注意点2:2022年は新興市場が荒れており、有望銘柄でも市場の影響を受けやすい

2021年は、年初にマザーズ市場が大きく躍進しましたが、その後は下落に転じ、2022年はその流れを引き継いで大きく下落する荒れた市況となっています。こうした相場では有望銘柄も市場の影響により、経営状態とは無関係に株価が乱高下する恐れがあります。

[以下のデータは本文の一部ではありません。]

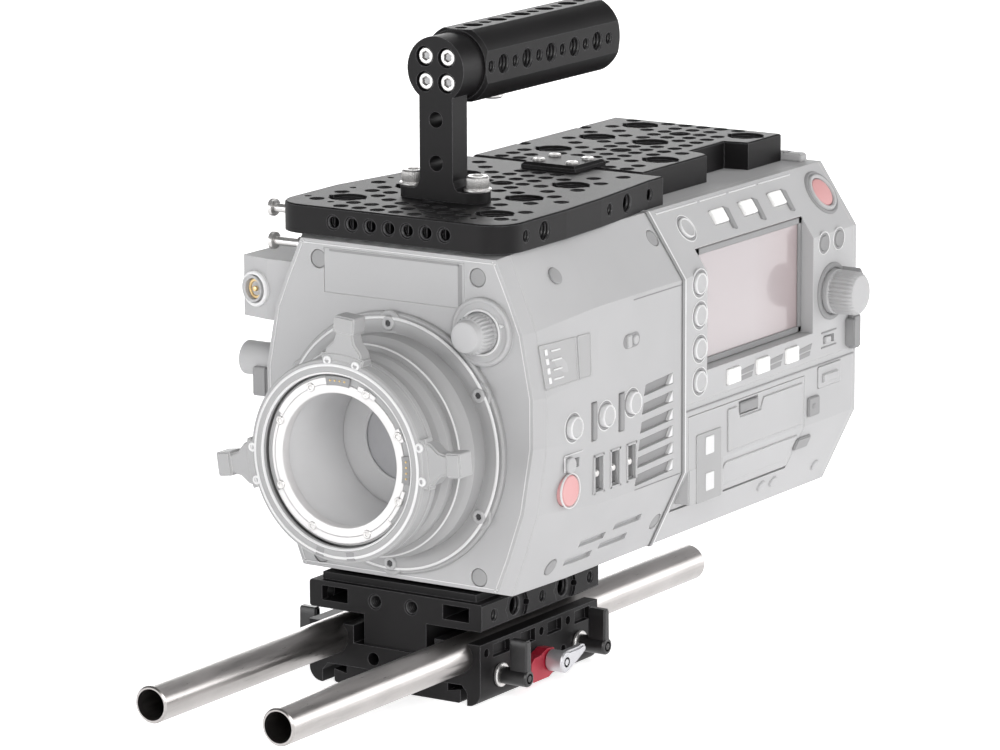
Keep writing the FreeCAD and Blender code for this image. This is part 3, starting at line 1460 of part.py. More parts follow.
def cooling_fan():
    front = 239.0
    rear = 248.0
    x = S.bodyCentreX
    fan = Piece("cooling_fan")
    fan.pad("XZ", front, rear, circle(x, 96, 9), circle(x, 96, 2 + S.runningGap))
    blades = []
    for index in range(7):
        angle = 2 * math.pi * index / 7
        along = (math.cos(angle), math.sin(angle))
        corners = []
        for distance, aside in ((8.6, -1.1), (27.0, -4.6), (27.6, -2.4), (8.6, 1.1)):
            corners.append((x + distance * along[0] - aside * along[1],
                            96 + distance * along[1] + aside * along[0]))
        blades.append(polygon(corners))
    for blade in blades:
        fan.pad("XZ", front + 1.5, rear - 1.5, blade)
    fan.keep()


# --------------------------------------------------------------------- build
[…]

注意点3:市場評価(PER)が高く、業績成長が追いついて伸びてこない可能性がある

PERは「株価÷1株当たりの利益」によって算出され、倍率が高いほど市場が企業の成長性を高く見積もっていることになります。中小型のAI関連株のPERは100倍を超えているものもあり、多少の好決算では株価に織り込み済みとなり反応しないばかりか、成長が鈍化した場合は株価が大きく下落する恐れもあります。

まとめ:AI関連株は業績を見極めて投資しよう

AI技術はさまざまなセグメントで活用されているため、AI関連株も数多くの種類があります。以下のようなポイントを押さえつつ、業績を見極めたうえで銘柄を吟味することを心がけましょう。

・ビジネス基盤の強さ、ビジネスモデルにどれだけ堀(MOAT)があるか確認しよう
AI技術そのものは古くから研究されているものの、産業への本格的な導入は歴史が浅いと言えます。まだまだ大手IT企業の本格的な参入も顕著ではありませんが、市場の成熟に伴い、大手企業が参入する可能性はますます高まるでしょう。その際、参入障壁の低いサービスを提供しているAI関連株の場合、業績に大きな影響を及ぼしてしまう恐れがあります。

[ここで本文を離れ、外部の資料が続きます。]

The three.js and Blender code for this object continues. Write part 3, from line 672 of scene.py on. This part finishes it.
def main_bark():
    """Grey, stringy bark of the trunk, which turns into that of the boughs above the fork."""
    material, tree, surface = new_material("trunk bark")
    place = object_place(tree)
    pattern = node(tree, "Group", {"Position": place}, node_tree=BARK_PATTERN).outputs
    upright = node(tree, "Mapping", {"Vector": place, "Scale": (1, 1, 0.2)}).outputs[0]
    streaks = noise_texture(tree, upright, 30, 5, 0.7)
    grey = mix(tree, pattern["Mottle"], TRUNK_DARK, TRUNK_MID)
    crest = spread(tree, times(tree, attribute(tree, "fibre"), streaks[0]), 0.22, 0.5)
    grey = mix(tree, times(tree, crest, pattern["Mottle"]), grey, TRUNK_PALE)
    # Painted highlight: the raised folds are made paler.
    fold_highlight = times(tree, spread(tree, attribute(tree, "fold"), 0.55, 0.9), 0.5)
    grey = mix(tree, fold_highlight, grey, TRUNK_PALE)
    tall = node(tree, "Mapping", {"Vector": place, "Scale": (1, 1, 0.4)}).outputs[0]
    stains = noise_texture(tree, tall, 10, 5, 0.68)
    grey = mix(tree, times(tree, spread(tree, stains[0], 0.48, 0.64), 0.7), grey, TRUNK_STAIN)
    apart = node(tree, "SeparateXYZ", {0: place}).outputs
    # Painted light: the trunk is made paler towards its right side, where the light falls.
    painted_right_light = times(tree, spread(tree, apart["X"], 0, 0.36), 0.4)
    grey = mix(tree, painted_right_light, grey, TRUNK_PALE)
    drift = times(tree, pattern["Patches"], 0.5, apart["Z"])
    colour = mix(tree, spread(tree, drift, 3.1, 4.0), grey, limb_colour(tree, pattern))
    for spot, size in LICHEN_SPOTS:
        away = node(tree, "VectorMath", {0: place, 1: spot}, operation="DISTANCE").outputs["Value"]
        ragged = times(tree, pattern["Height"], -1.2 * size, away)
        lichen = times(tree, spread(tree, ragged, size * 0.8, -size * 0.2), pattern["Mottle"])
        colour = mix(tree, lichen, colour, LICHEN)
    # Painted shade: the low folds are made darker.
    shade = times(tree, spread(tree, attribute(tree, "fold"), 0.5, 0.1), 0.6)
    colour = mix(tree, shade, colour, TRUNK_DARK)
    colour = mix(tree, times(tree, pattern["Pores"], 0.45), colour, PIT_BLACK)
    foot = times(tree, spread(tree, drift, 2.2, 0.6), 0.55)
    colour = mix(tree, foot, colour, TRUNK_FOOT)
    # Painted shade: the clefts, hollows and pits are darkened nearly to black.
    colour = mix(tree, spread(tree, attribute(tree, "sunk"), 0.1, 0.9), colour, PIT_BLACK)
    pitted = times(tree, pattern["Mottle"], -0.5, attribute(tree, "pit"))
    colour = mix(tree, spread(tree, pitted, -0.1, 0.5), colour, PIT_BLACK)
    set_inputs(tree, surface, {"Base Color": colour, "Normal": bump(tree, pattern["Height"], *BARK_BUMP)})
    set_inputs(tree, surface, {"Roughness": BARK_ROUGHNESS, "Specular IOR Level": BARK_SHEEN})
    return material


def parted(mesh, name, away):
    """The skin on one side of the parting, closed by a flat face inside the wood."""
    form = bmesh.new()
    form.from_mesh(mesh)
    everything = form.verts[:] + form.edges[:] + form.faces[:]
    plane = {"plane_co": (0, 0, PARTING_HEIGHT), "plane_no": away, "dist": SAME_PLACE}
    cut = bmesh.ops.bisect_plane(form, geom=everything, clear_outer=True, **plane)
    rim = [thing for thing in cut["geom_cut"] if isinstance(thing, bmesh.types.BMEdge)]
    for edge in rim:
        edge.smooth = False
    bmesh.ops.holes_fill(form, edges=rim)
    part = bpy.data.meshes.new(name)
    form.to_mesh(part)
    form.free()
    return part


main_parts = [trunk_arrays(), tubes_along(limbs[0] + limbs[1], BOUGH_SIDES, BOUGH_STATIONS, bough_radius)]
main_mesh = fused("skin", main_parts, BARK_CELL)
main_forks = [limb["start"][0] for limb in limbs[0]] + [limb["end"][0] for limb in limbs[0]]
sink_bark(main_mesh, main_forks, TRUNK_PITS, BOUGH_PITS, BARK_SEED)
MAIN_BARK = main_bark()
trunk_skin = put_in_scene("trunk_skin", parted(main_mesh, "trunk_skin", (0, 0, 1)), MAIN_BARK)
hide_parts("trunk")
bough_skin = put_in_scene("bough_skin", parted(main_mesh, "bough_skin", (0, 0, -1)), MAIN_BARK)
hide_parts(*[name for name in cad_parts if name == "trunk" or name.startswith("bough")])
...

複数のセグメントでの導入実績や、大手企業との取引事例など、先行者利益を充分に確保することが見込めるか。強固なビジネス基盤や競合優位性にもとづく参入障壁、つまり“堀”を築けているかを確認しておくとよいでしょう。

・業績の先行指標となるユーザー数やチャーンレートなどのKPIを確認しよう
業績の成長は現在だけでなく、将来の見込みも合わせて確認する必要があります。業績を見極める際のポイントとして、ユーザー数やチャーンレート(解約数)の推移や事業計画に対する進捗状況などのKPI(重要業績評価指標)を重視することをおすすめします。

・市場に左右されず良い銘柄に投資して成長を待つスタンスが求められる
企業の成長には時間が必要となるため、その間には市況によって業績と無関係に株価の下落が生じることもありますが、有望銘柄を取得しじっくりと成長を待つことが重要です。

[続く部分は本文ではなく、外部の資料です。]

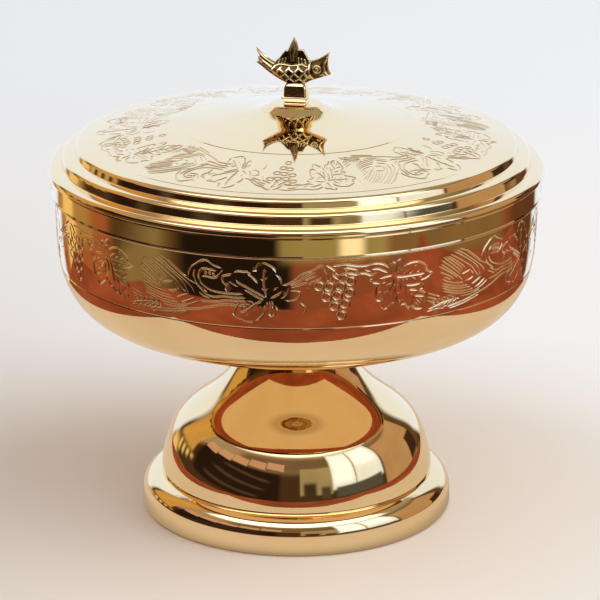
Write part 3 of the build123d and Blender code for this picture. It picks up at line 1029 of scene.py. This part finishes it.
def rise_run(low, high, steps):
    return [rise_sample(low + (high - low) * i / steps) for i in range(steps + 1)]


INNER_LINE, INNER_DEEP = 37.8, 0.11   # radius and depth of the ring inside the design
OUTER_LINE, OUTER_DEEP = 66.7, 0.06   # and of the one outside it


def lid():
    skin = Skin()
    shoulder = 70.7
    steps = filleted(
        [(DISC_R, DISC_Z), (shoulder, DISC_Z - DISC_SLOPE * (shoulder - DISC_R)), (71.5, 121.5),
         (75.1, 120.9), (75.9, 117.5), (LIP_R - 0.08, LIP_Z - 0.1), (LIP_R - 0.03, LIP_Z - 2.3),
         (SKIRT_R - 0.05, LIP_Z - 2.65)],
        [1.8, 0.5, 1.8, 0.5, 1.9, 0.3], 1, steps=10,
    )
    seat = straight((STUD_BORE, HILL_TOP), (SEAT_R, HILL_TOP), 1)
    near, far = design_radius(BAND_LOW), design_radius(BAND_HIGH)
    half = RING_WIDE / 2
    outside = [
        seat,
        straight((SEAT_R, HILL_TOP), (SEAT_R, CAP_EDGE_Z), 1),
        rise_run(SEAT_R, INNER_LINE - half, 40),
        *grooved(rise_sample, INNER_LINE - half, INNER_LINE + half, INNER_DEEP),
        rise_run(INNER_LINE + half, near, 2),
        rise_run(far, OUTER_LINE - half, 2),
        *grooved(rise_sample, OUTER_LINE - half, OUTER_LINE + half, OUTER_DEEP),
        rise_run(OUTER_LINE + half, DISC_R, 2),
        *steps,
    ]
    inside = behind([seat, flowing(INSIDE_POINTS, (1, 0), (1, -DISC_SLOPE), 1, 22), *steps], SHEET)
    edges = [
        straight(steps[-1][-1][:2], inside[0][0][:2], 1),
        straight(inside[-1][-1][:2], outside[0][0][:2], 1),
    ]
    skin.turn([*outside, *inside, *edges], LID_START - 90)
    engrave(skin, network(LID_DEG_MM, LID_RISE, LID_GROOVE_SLOPE), LID_START, on_lid)
    return skin.piece("lid_turned", "lid", "gilt_spun", ["lid_shell"])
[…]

・市場評価(PER)が高く、業績成長が追いついて伸びてこない可能性がある
PERの高い銘柄は投資家から高い成長性が期待されているため、成長が鈍化した場合などは株価が足踏みしたり下落に転じる恐れがあります。またAI関連株を選ぶ場合、投資先企業の業績だけでなく、AI技術の発展や市場規模の拡大などを合わせてチェックしていくようにしましょう。